For many years, first-line treatment for locally advanced or metastatic soft-tissue sarcoma has been doxorubicin. This study compared gemcitabine and docetaxel versus doxorubicin as first-line treatment for advanced or metastatic soft-tissue sarcoma.
The GeDDiS trial was a randomised controlled phase 3 trial done in 24 UK hospitals and one Swiss Group for Clinical Cancer Research (SAKK) hospital. Eligible patients had histologically confirmed locally advanced or metastatic soft-tissue sarcoma of Trojani grade 2 or 3, disease progression before enrolment, and no previous chemotherapy for sarcoma or previous doxorubicin for any cancer.

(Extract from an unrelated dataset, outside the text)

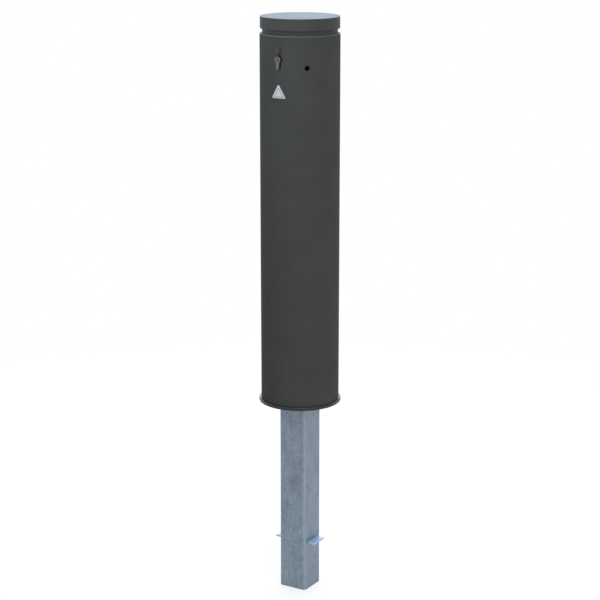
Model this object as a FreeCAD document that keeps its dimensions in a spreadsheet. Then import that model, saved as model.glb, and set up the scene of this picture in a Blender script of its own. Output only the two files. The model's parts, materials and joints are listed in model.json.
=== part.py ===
"""Round steel bollard on a square ground post, with a lift-off lid held by a cylinder lock.

Millimetres. Z is up and ground level is z = 0, at the underside of the ground plate. The front,
with the lock, looks along -Y. The post hangs below z = 0 and is set in the ground.
"""
import FreeCAD, Part

import math
import os

import Sketcher

V = FreeCAD.Vector
doc = FreeCAD.newDocument("Bollard")

# Driving sizes: alias, value and meaning. Lengths in mm, turns in degrees
SIZES = (
    ("tube_dia", "204", "outside diameter of the main tube"),
    ("tube_wall", "3", "wall of the main tube"),
    ("tube_top", "963", "height of the tube's top edge above ground"),
    ("tube_edge", "2.4", "chamfer on the tube's top outer edge"),
    ("plate_margin", "5.5", "how far the ground plate stands out past the tube"),
    ("plate_thick", "8", "thickness of the ground plate"),
    ("plate_edge", "2", "chamfer on the ground plate's upper rim"),
    ("cable_dia", "60", "cable hole in the middle of the ground plate"),
    ("post_side", "80", "outside width of the square ground post"),
    ("post_wall", "4", "wall of the ground post"),
    ("post_round", "8", "outside corner radius of the ground post"),
    ("post_depth", "525", "length of the ground post below ground level"),
    ("bar_wide", "50", "width of the flat anchor bar"),
    ("bar_thick", "5", "thickness of the anchor bar"),
    ("bar_proud", "20", "how far the anchor bar stands out of each post wall"),
    ("bar_depth", "392", "depth of the anchor bar's middle below ground level"),
    ("bar_gap", "0.2", "clearance of the anchor bar in its slots"),
    ("weld_leg", "5", "leg of the fillet weld under the ground plate"),
    ("weld_toe", "0.5", "thickness left at the weld's lower edge"),
    ("weld_gap", "0.05", "clearance between the weld bead and the post"),
    ("base_wide", "24", "radial width of the base ring inside the tube"),
    ("base_thick", "10", "thickness of the base ring"),
    ("ring_gap", "0.2", "radial clearance of the welded rings inside the tube"),
    ("base_screw_dia", "8", "thread diameter of the base screws"),
    ("base_screw_head", "16", "head diameter of the base screws"),
    ("base_screw_long", "16", "length of the base screws"),
    ("base_screw_sunk", "0.2", "how far the base screw heads lie below the plate's face"),
    ("base_screw_land", "0.5", "height of the straight rim of the base screw heads"),
    ("base_screw_hex", "5", "hexagon socket of the base screws, across flats"),
    ("base_screw_hex_deep", "3", "depth of that socket"),
    ("base_screw_count", "3", "number of base screws"),
    ("thread_gap", "0.05", "radial clearance between a screw and its hole"),
    ("guide_wall", "3", "wall of the guide ring between tube and neck"),
    ("guide_tall", "11", "height of the guide ring"),
    ("guide_drop", "1", "depth of the guide ring below the tube's top edge"),
    ("slide_gap", "0.3", "radial clearance of the neck in the guide ring"),
    ("neck_wall", "3", "wall of the neck sleeve"),
    ("neck_reach", "30", "how deep the neck sleeve goes into the tube"),
    ("seat_thick", "6", "thickness of the seat ring that the neck stands on"),
    ("seat_lip", "7.5", "how far the seat ring reaches in past the neck's inside"),
    ("lid_inset", "1", "how far the lid's rim lies inside the tube's outside"),
    ("lid_tall", "30", "height of the lid"),
    ("lid_top", "5", "thickness of the lid's top"),
    ("lid_edge", "0.8", "chamfer on the lid's upper rim"),
    ("lid_foot_edge", "0.6", "chamfer on the lid's lower rim"),
    ("lid_gap", "0.2", "radial clearance of the neck in the lid"),
    ("shadow_gap", "12", "open height between tube and lid"),
    ("small_screw_dia", "5", "thread diameter of the lid, keeper and cylinder screws"),
    ("small_screw_head", "8.5", "head diameter of those screws"),
    ("small_head_tall", "3", "head height of those screws"),
    ("small_slot_wide", "1.2", "width of the slot in those screws' heads"),
    ("small_slot_deep", "1.2", "depth of that slot"),
    ("lid_screw_count", "3", "number of screws from the neck into the lid's rim"),
    ("lid_screw_turn", "60", "turn of the first lid screw from the front"),
    ("lid_screw_rise", "10", "height of the lid screws above the lid's lower edge"),
    ("blind_skin", "1.2", "metal left at the bottom of a blind screw hole"),
    ("blind_room", "0.5", "room past a screw's end in its blind hole"),
    ("head_gap", "0.2", "gap under a flat screw head on a round wall"),
    ("lock_drop", "58", "depth of the lock's axis below the tube's top edge"),
    ("lock_proud", "5", "how far the lock cylinder stands out of the tube"),
    ("lock_long", "40", "length of the lock cylinder"),
    ("profile_round", "17", "diameter of the profile cylinder's round part"),
    ("profile_web", "10", "width of the profile cylinder's lower part"),
    ("profile_tall", "33", "overall height of the profile cylinder"),
    ("hole_gap", "2", "clearance of the profile cylinder in the tube's wall"),
    ("carrier_gap", "0.1", "clearance of the profile cylinder in its carrier"),
    ("cam_plane", "30", "distance of the cam's middle behind the cylinder's face"),
    ("cam_thick", "9.4", "thickness of the cam along the cylinder"),
    ("cam_side_gap", "0.3", "clearance on each side of the cam"),
    ("cam_ring_dia", "16.4", "outside diameter of the cam's ring"),
    ("cam_floor_gap", "0.5", "clearance under the cam's ring"),
    ("cam_wide", "7.8", "width of the cam's tongue"),
    ("cam_reach", "15.5", "reach of the cam's tongue from the lock's axis"),
    ("cam_nose", "1.5", "corner radius at the tip of the cam's tongue"),
    ("plug_dia", "13", "diameter of the turning plug"),
    ("plug_proud", "0.2", "how far the plug stands out of the cylinder's face"),
    ("plug_edge", "0.3", "chamfer on the plug's front edge"),
    ("key_tall", "8.6", "height of the keyway"),
    ("key_wide", "1.9", "width of the keyway"),
    ("key_deep", "27", "depth of the keyway"),
    ("key_step", "0.7", "sideways step of the keyway's profile"),
    ("carrier_wide", "16", "reach of the lock carrier to the cam's locking side"),
    ("carrier_lug", "24", "reach of the lock carrier to its lug side"),
    ("carrier_roof", "1.8", "metal above the lock carrier's bore"),
    ("carrier_floor", "4", "metal below the lock carrier's bore"),
    ("carrier_deep", "17", "depth of the lock carrier behind the tube's inside"),
    ("lug_tall", "12", "height of the lug that takes the cylinder screw"),
    ("lug_past", "6", "how far the lug reaches past the cam's middle"),
    ("lug_screw_rise", "5.5", "height of the cylinder screw above the profile's foot"),
    ("lug_screw_end", "4", "reach of the cylinder screw past the lock's middle"),
    ("strip_thick", "3", "thickness of the keeper's strip"),
    ("strip_wide", "8", "width of the keeper's strip"),
    ("strip_gap", "2.5", "clearance between the cam's tongue and the keeper's leg"),
    ("strip_flange", "25", "length of the keeper's upper flange"),
    ("strip_bend", "1", "inside radius of the keeper's bends"),
    ("keeper_gap", "1.5", "clearance between the locked cam and the keeper's foot"),
    ("keeper_screw_pitch", "10", "distance between the two keeper screws"),
    ("rivet_dia", "4", "diameter of the cover flap's rivet"),
    ("rivet_tail_dia", "6", "diameter of the rivet's closed tail inside the tube"),
    ("rivet_tail_tall", "1.5", "height of the rivet's closed tail"),
    ("rivet_head_dia", "6", "diameter of the rivet's head"),
    ("rivet_head_tall", "0.4", "height of the rivet's head"),
    ("rivet_room", "0.6", "clearance between the rivet's tail and the lock carrier"),
    ("spacer_dia", "8", "diameter of the spacer behind the cover flap"),
    ("seat_gap", "0.05", "gap between stacked pieces at the cover flap"),
    ("flap_dia", "15", "diameter of the cover flap's wide end"),
    ("flap_thick", "1.5", "thickness of the cover flap"),
    ("flap_gap", "0.3", "clearance between cover flap and plug"),
    ("flap_offset", "12.5", "distance from the rivet to the middle of that end"),
    ("flap_ear_dia", "8", "diameter of the cover flap's end round the rivet"),
    ("flap_edge", "0.4", "chamfer on the cover flap's front edge"),
    ("port_dia", "12.5", "diameter of the small side port"),
    ("port_turn", "41.5", "turn of the side port from the front towards +X"),
    ("port_drop", "78", "depth of the side port below the tube's top edge"),
    ("label_side", "40", "side of the triangular label plate"),
    ("label_drop", "119", "depth of the label's upper corner below the tube's top edge"),
    ("label_thick", "0.3", "thickness of the label plate"),
    ("label_round", "2", "corner radius of the label plate"),
    ("label_gap", "0.02", "glue line behind the label plate"),
)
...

Patients were randomly assigned 1:1 to receive six cycles of intravenous doxorubicin 75 mg/m 2 on day 1 every 3 weeks, or intravenous gemcitabine 675 mg/m 2 on days 1 and 8 and intravenous docetaxel 75 mg/m 2 on day 8 every 3 weeks. Treatment was assigned using a minimisation algorithm incorporating a random element. Randomisation was stratified by age (≤18 years vs >18 years) and histological subtype. The primary endpoint was the proportion of patients alive and progression free at 24 weeks in the intention-to-treat population. Adherence to treatment and toxicity were analysed in the safety population, consisting of all patients who received at least one dose of their randomised treatment. The trial was registered with the European Clinical Trials (EudraCT) database (no 2009–014907–29) and with the International Standard Randomised Controlled Trial registry (ISRCTN07742377), and is now closed to patient entry.

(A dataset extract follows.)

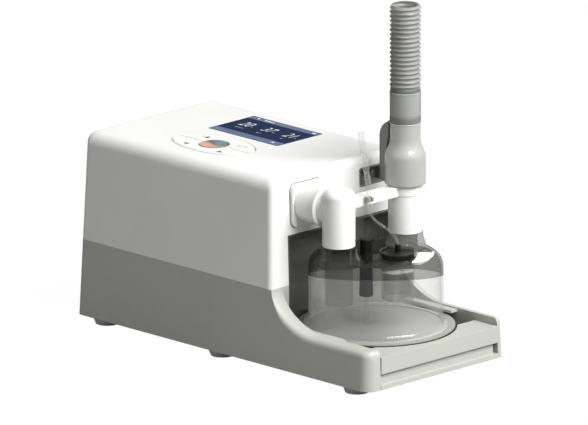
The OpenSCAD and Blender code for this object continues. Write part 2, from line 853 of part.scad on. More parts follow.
module chamber_guard() {
    skirt_t = 1.9;
    skirt_z = bay_floor_z + guard_travel + 3.5;
    color(shell_grey) difference() {
        union() {
            block(guard_x0, half_len, bay_front_y + 0.5, bay_rear_y - 0.5, guard_z - guard_plate_t, guard_z);
            block(half_len - skirt_t, half_len, bay_front_y + 0.5, bay_rear_y - 0.5, skirt_z, guard_z - 1);
            block(guard_x0, guard_x0 + 2, bay_front_y + 0.5, bay_rear_y - 0.5, guard_z - 6, guard_z - 1);
            for (p = guard_spring_spots) post(p[0], p[1], guard_z - 7.6, guard_z - 1, 1.6);
        }
        post(chamber_x, chamber_y, 0, guard_z + 1, guard_cut_r);
    }
}

module guard_springs() {
    color(steel) for (p = guard_spring_spots)
        translate([p[0], p[1], bay_floor_z + 0.05])
            coil(2.8, guard_z - guard_plate_t - bay_floor_z - 0.1, 6, 0.45);
}

// ---------------------------------------------------------------- water chamber

module base_plate() {
    color([0.6, 0.6, 0.58]) post(chamber_x, chamber_y, base_z, base_z + 0.9, 54.5);
}

module base_ring() {
    color([0.8, 0.8, 0.76]) ring(chamber_x, chamber_y, base_z, flange_z, flange_r, 54.6);
}

module base_gasket() {
    color(rubber) ring(chamber_x, chamber_y, flange_z, flange_z + 0.5, 54.3, 51.4);
}

// Half-space over the tilted joint plane, lifted by i
module over_joint(i) {
    translate([chamber_x, chamber_y, bell_z + i]) rotate([0, 0, -45]) rotate([0, -joint_tilt, 0])
        translate([-90, -90, 0]) cube([180, 180, 60]);
}

// Profile of the bell's wall: flared foot, then a straight side that is cut along the joint
module chamber_bell() {
    foot_z = flange_z + 0.5;
    foot_r = 54.3;
    flare = foot_r - bell_r;
    t = 1.6;
    arc_z = foot_z + 1.6;
    rim_z = 82;
    color(clear) difference() {
        translate([chamber_x, chamber_y, 0]) rotate_extrude($fn = 128) polygon(concat(
            [[foot_r - 3.1, foot_z], [foot_r, foot_z], [foot_r, foot_z + 1.4]],
            [for (a = [0 : 15 : 90]) [bell_r + flare * (1 - sin(a)), arc_z + 5 * (1 - cos(a))]],
            [[bell_r, rim_z], [bell_r - t, rim_z]],
            [for (a = [90 : -15 : 0]) [bell_r - t + flare * (1 - sin(a)) / 2, arc_z + 5 * (1 - cos(a)) - 0.2]]
        ));
        over_joint(0);
    }
}

function cap_outer(i) = concat(
    [[bell_r - i, 75.8]],
    [for (a = [10 : 10 : 80]) [44 - i + (bell_r - 44) * cos(a), 75.8 + (cap_z - 75.8 - i) * sin(a)]],
    [[44 - i, cap_z - i]]
);

module port_stub(y) {
    translate([port_x, y, 0]) rotate_extrude($fn = 96) polygon([
        [0, cap_z - 3], [16, cap_z - 3], [15.4, cap_z + 1.4], [14.2, cap_z + 4.2], [13.6, cap_z + 7],
        [13.5, 96], [pipe_bore_r - 0.05, 96], [pipe_bore_r - 0.05, 108], [0, 108]
    ]);
}

module chamber_cap() {
    t = 1.5;
    skirt_z = 56;
    color(smoked) difference() {
        union() {
            translate([chamber_x, chamber_y, 0]) rotate_extrude($fn = 128) polygon(concat(
                [[bell_r - t, skirt_z], [bell_r, skirt_z]], cap_outer(0),
                [[0, cap_z], [0, cap_z - t]], [for (k = [len(cap_outer(t)) - 1 : -1 : 0]) cap_outer(t)[k]]
            ));
            ring(chamber_x, chamber_y, cap_z - 0.5, cap_z + 0.9, 44, 42.2);
            port_stub(outlet_y);
            port_stub(port_b_y);
            post(hub_x, hub_y, cap_z - 1, cap_z + 4, 14.3);
        }
        for (y = [outlet_y, port_b_y]) post(port_x, y, cap_z - 5, 110, 9.4);
        post(hub_x, hub_y, cap_z - 5, cap_z + 10, hub_r + 0.05);
        post(column_x, column_y, cap_z - 5, cap_z + 5, 4.85);
        translate([0, 0, gap - 60 / cos(joint_tilt)]) over_joint(0);
    }
}

module feed_hub() {
    color([0.12, 0.12, 0.12]) difference() {
        union() {
            post(hub_x, hub_y, 53, cap_z + 2.6, hub_r);
            post(hub_x, hub_y, cap_z - 3.2, cap_z - 1.6, hub_r + 1.4);
            post(hub_x, hub_y, cap_z + 2, 95, 2.2);
        }
        post(hub_x, hub_y, 52, cap_z + 1, hub_r - 1.6);
        post(hub_x, hub_y, 50, 96, 1.1);
    }
}

module valve_column() {
    color([0.05, 0.05, 0.05]) union() {
        post(column_x, column_y, 52.5, 97, 4.8);
        post(column_x, column_y, base_z + 2, 53, 1.9);
        post(column_x, column_y, base_z + 0.95, base_z + 2.2, 4);
    }
}

module inlet_baffle() {
    color(clear) ring(port_x, outlet_y, 53, cap_z - 3.05, 10.6, 9.4);
}

module float() {
    color([0.95, 0.95, 0.9, 0.8]) ring(column_x, column_y, base_z + 2.5, base_z + 8, float_r, 1.95);
}

// ---------------------------------------------------------------- adapter and tubes

module port_adapter() {
    arm_z0 = 125.8;
    arm_z1 = 133;
    top_a = 142;
    dome_r = 6;
    elbow_r = pipe_r - 0.5;
    color(adapter_white) difference() {
        union() {
            translate([port_x, outlet_y, 0]) rotate_extrude($fn = 96) polygon(concat(
                [[0, 98.3], [elbow_r, 98.3]],
                [for (a = [0 : 10 : 90]) [elbow_r - dome_r * (1 - cos(a)), top_a - dome_r * (1 - sin(a))]],
                [[0, top_a]]
            ));
            rod_x(spigot_x, port_x, outlet_y, outlet_z, spigot_r);
            rod_x(52.1, 70.1, outlet_y, outlet_z, 15);
            rod_x(70, 72.5, outlet_y, outlet_z, 16);
            block(port_x - 5, port_x + 5, outlet_y, port_b_y, arm_z0, arm_z1);
            post(port_x, port_b_y, 96.2, arm_z0 + 1, pipe_r);
            post(port_x, port_b_y, arm_z0, arm_z1, pipe_r + 0.3);
            post(port_x, port_b_y, arm_z1 - 1, 150, pipe_bore_r);
        }
        rod_x(spigot_x - 1, port_x, outlet_y, outlet_z, 10);
        post(port_x, outlet_y, 98, 136, 10);
        post(port_x, outlet_y, 97, 110, pipe_bore_r);
        post(port_x, port_b_y, 95, 110, pipe_bore_r);
        post(port_x, port_b_y, 95, 152, 9.3);
        for (y = [outlet_y, port_b_y]) translate([port_x, y, 104])
            rotate_extrude() translate([pipe_bore_r + 0.4, 0]) circle(0.95, $fn = 24);
    }
}

module port_seals() {
    color(rubber) for (y = [outlet_y, port_b_y]) translate([port_x, y, 104])
        rotate_extrude() translate([pipe_bore_r + 0.65, 0]) circle(0.65, $fn = 24);
}

clip_y = -9.5;
line_r = 2.3;
module tube_clip() {
    color([0.2, 0.2, 0.2]) difference() {
        block(port_x + 5.05, port_x + 11.2, clip_y - 3.1, clip_y + 3.1, 127, 133);
        post(port_x + 8, clip_y, 120, 140, line_r + 0.05);
    }
}

module water_line() {
    foot = [port_x + 8, clip_y, 134];
    head = [87, -12.4, 183];
    hub = [hub_x, hub_y, 95.1];
    thin_r = 1.15;
    color([0.88, 0.9, 0.9, 0.6]) union() {
        post(foot[0], foot[1], 124, 136, line_r);
        swept(
            [for (i = [0 : 10]) bezier(foot, foot + [0, 0, 14], head + [0.8, 0.9, -16], head, i / 10)],
            line_r, 14
        );
        swept(
            [for (i = [0 : 14]) bezier(foot - [0, 0, 9], foot - [0, 0, 24], hub + [-1, -2, 14], hub, i / 14)],
            thin_r, 10
        );
    }
}

module hose_connector() {
    wing_r = 13.5;
    wing_top = neck_z - 0.3;
    wing_x = port_x - 20.6;
    color(hose_grey) difference() {
        union() {
            translate([port_x, port_b_y, 0]) rotate_extrude($fn = 96) polygon([
                [0, connector_z], [connector_r, connector_z], [connector_r, 156.5], [14.4, 160.5],
                [12.9, 164.4], [12.2, 167.4], [12.2, neck_z], [0, neck_z]
            ]);
            translate([0, port_b_y + 7, 0]) rotate([90, 0, 0]) linear_extrude(14) union() {
                translate([wing_x, connector_z]) square([20.6, wing_top - wing_r - connector_z]);
                translate([wing_x + wing_r, wing_top - wing_r]) circle(wing_r);
                translate([wing_x + wing_r, connector_z + 5])
                    square([20.6 - wing_r, wing_top - connector_z - 5]);
            }
        }
        post(port_x, port_b_y, connector_z - 1, 151, pipe_bore_r + 0.1);
        post(port_x, port_b_y, 150, neck_z + 1, 9.3);
    }
}

module hose_cuff() {
    color([0.6, 0.61, 0.6, 0.85]) ring(port_x, port_b_y, neck_z + 0.05, cuff_z, hose_r, 9.6);
}

module breathing_hose() {
    pitch = (hose_z - cuff_z) / hose_ribs;
    groove = 1;
    color([0.66, 0.67, 0.65]) translate([port_x, port_b_y, cuff_z + 0.05]) rotate_extrude($fn = 96)
    polygon(concat(
        [[9.4, 0]],
        [for (k = [0 : hose_ribs - 1]) each [
            [hose_r - groove, k * pitch], [hose_r, (k + 0.3) * pitch], [hose_r, (k + 0.6) * pitch],
            [hose_r - groove, (k + 0.9) * pitch]
        ]],
        [[9.4, hose_z - cuff_z - 0.05 - 0.1 * pitch]]
    ));
}

lower_shell();
upper_shell();
bay_liner();
outlet_flange();
outlet_seal();
tube_socket();
socket_contacts();
display_lens();
display_module();
key_frame();
key_switches();
control_board();
alarm_buzzer();
power_board();
ribbon_cable();
power_inlet();
oxygen_inlet();
oxygen_hose();
filter_seat();
blower_housing();
blower_cover();
blower_motor();
blower_dampers();
blower_screws();
outlet_duct();
flow_sensor();
heater_housing();
heater_springs();
guard_springs();
rubber_feet();
case_screws();
impeller();
motor_shaft();
heater_plate();
heating_element();
thermal_cutout();
chamber_guard();
key_down();
key_up();
key_silence();
key_power();
centre_key();
filter_cover();
air_filter();
base_plate();
base_ring();
base_gasket();
chamber_bell();
chamber_cap();
feed_hub();
valve_column();
inlet_baffle();
port_adapter();
port_seals();
tube_clip();
water_line();
float();
hose_connector();
hose_cuff();
breathing_hose();
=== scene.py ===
import json
import math

import bmesh
import bpy
from mathutils import Matrix, Vector, noise


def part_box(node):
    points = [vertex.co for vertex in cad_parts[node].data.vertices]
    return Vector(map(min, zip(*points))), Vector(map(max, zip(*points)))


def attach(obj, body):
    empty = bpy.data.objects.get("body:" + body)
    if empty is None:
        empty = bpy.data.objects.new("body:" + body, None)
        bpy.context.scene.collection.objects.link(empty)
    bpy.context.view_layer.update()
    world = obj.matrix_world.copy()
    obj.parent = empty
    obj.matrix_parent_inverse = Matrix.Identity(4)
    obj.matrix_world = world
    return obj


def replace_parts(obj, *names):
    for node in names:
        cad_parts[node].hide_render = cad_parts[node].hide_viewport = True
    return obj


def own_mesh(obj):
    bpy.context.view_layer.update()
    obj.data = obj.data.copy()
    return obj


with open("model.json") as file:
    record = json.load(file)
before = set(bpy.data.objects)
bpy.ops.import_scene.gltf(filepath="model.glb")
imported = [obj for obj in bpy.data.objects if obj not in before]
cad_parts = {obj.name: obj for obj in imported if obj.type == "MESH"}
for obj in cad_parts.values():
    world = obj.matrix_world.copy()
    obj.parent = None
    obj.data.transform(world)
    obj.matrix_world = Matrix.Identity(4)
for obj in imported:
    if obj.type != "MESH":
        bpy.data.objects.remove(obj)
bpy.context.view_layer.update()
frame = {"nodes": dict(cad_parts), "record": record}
nodes = frame["nodes"]
MM = 0.001


def box_mm(node):
    """A CAD node's lowest and highest corner, in millimetres."""
    return [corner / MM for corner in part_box(node)]


def mid_mm(node):
    """The middle of a CAD node's box, in millimetres."""
    low, high = box_mm(node)
    return (low + high) / 2


CHAMBER_AXIS = mid_mm("heater_plate").xy * MM
KEY_PAD_CENTRE = mid_mm("key_frame").xy * MM


# ------------------------------------------------------------------ material graphs

MATERIALS = {}


class Graph:
    """A material's node tree. add() makes a node; a value that is a socket is linked, any other is set.
    An input is named with _ for each space, or given by its place as i0, i1 and so on."""

    def __init__(self, name):
        self.name = name
        self.material = bpy.data.materials.new(name)
        self.material.use_nodes = True
        self.tree = self.material.node_tree
        self.tree.nodes.clear()

    def add(self, kind, settings=None, **inputs):
        node = self.tree.nodes.new("ShaderNode" + kind)
        for key, value in (settings or {}).items():
            setattr(node, key, value)
        for key, value in inputs.items():
            by_place = key[0] == "i" and key[1:].isdigit()
            socket = node.inputs[int(key[1:]) if by_place else key.replace("_", " ")]
            if isinstance(value, bpy.types.NodeSocket):
                self.tree.links.new(value, socket)
            else:
                socket.default_value = value
        return node

    def math(self, operation, a, b):
        return self.add("Math", {"operation": operation}, i0=a, i1=b).outputs[0]

    def vector(self, operation, a, b=(0, 0, 0)):
        node = self.add("VectorMath", {"operation": operation}, i0=a, i1=b)
        return node.outputs["Value" if operation in ("DOT_PRODUCT", "LENGTH") else "Vector"]

    def point(self):
        """The shaded point in the part's frame."""
        return self.add("TexCoord").outputs["Object"]

    def off_axis(self, axis):
        """The shaded point, measured from an upright axis at (x, y)."""
        return self.vector("SUBTRACT", self.point(), (axis[0], axis[1], 0))

    def flattened(self, vector):
        return self.vector("MULTIPLY", vector, (1, 1, 0))

    def rings(self, radius, scale):
        """Fine turned rings: noise along the radius."""
        along = self.math("MULTIPLY", radius, scale)
        return self.add("TexNoise", {"noise_dimensions": "1D"}, W=along, Scale=4.0).outputs["Fac"]

    def glancing(self):
        """0 where the surface faces the eye, rising to 1 at its edges."""
        return self.math("POWER", self.add("LayerWeight", Blend=0.5).outputs["Facing"], 3.0)

    def noise(self, scale, detail, stretch=None):
        at = self.point()
        if stretch:
            at = self.add("Mapping", i0=at, i3=stretch).outputs[0]
        return self.add("TexNoise", Vector=at, Scale=scale, Detail=detail).outputs["Fac"]

    def remap(self, value, low, high, low_out, high_out):
        return self.add("MapRange", i0=value, i1=low, i2=high, i3=low_out, i4=high_out).outputs[0]

    def spread(self, value, low, high):
        """The middle of a noise value's range, as low..high."""
        return self.remap(value, 0.3, 0.7, low, high)

    def mix(self, factor, a, b):
        return self.add("Mix", {"data_type": "RGBA"}, i0=factor, i6=a, i7=b).outputs[2]

    def mix_shaders(self, factor, a, b):
        return self.add("MixShader", i0=factor, i1=a, i2=b).outputs[0]

    def finish(self, shader):
        out = self.add("OutputMaterial")
        self.tree.links.new(shader, out.inputs["Surface"])
        MATERIALS[self.name] = self.material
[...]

Between Dec 3, 2010, and Jan 20, 2014, 257 patients were enrolled and randomly assigned to the two treatment groups (129 to doxorubicin and 128 to gemcitabine and docetaxel). Median follow-up was 22 months (IQR 15·7–29·3). The proportion of patients alive and progression free at 24 weeks did not differ between those who received doxorubicin versus those who received gemcitabine and docetaxel (46·3% [95% CI 37·5–54·6] vs 46·4% [37·5–54·8]); median progression-free survival (23·3 weeks [95% CI 19·6–30·4] vs 23·7 weeks [18·1–20·0]; hazard ratio [HR] for progression-free survival 1·28, 95% CI 0·99–1·65, p=0·06). The most common grade 3 and 4 adverse events were neutropenia (32 [25%] of 128 patients who received doxorubicin and 25 [20%] of 126 patients who received gemcitabine and docetaxel), febrile neutropenia (26 [20%] and 15 [12%]), fatigue (eight [6%] and 17 [14%]), oral mucositis (18 [14%] and two [2%]), and pain (ten [8%] and 13 [10%]). The three most common serious adverse events, representing 111 (39%) of all 285 serious adverse events recorded, were febrile neutropenia (27 [17%] of 155 serious adverse events in patients who received doxorubicin and 15 [12%] of 130 serious adverse events in patients who received gemcitabine and docetaxel, fever (18 [12%] and 19 [15%]), and neutropenia (22 [14%] and ten [8%]). 154 (60%) of 257 patients died in the intention-to-treat population: 74 (57%) of 129 patients in the doxorubicin group and 80 (63%) of 128 in the gemcitabine and docetaxel group. No deaths were related to the treatment, but two deaths were due to a combination of disease progression and treatment.
Doxorubicin should remain the standard first-line treatment for most patients with advanced soft-tissue sarcoma. These results provide evidence for clinicians to consider with their patients when selecting first-line treatment for locally advanced or metastatic soft-tissue sarcoma.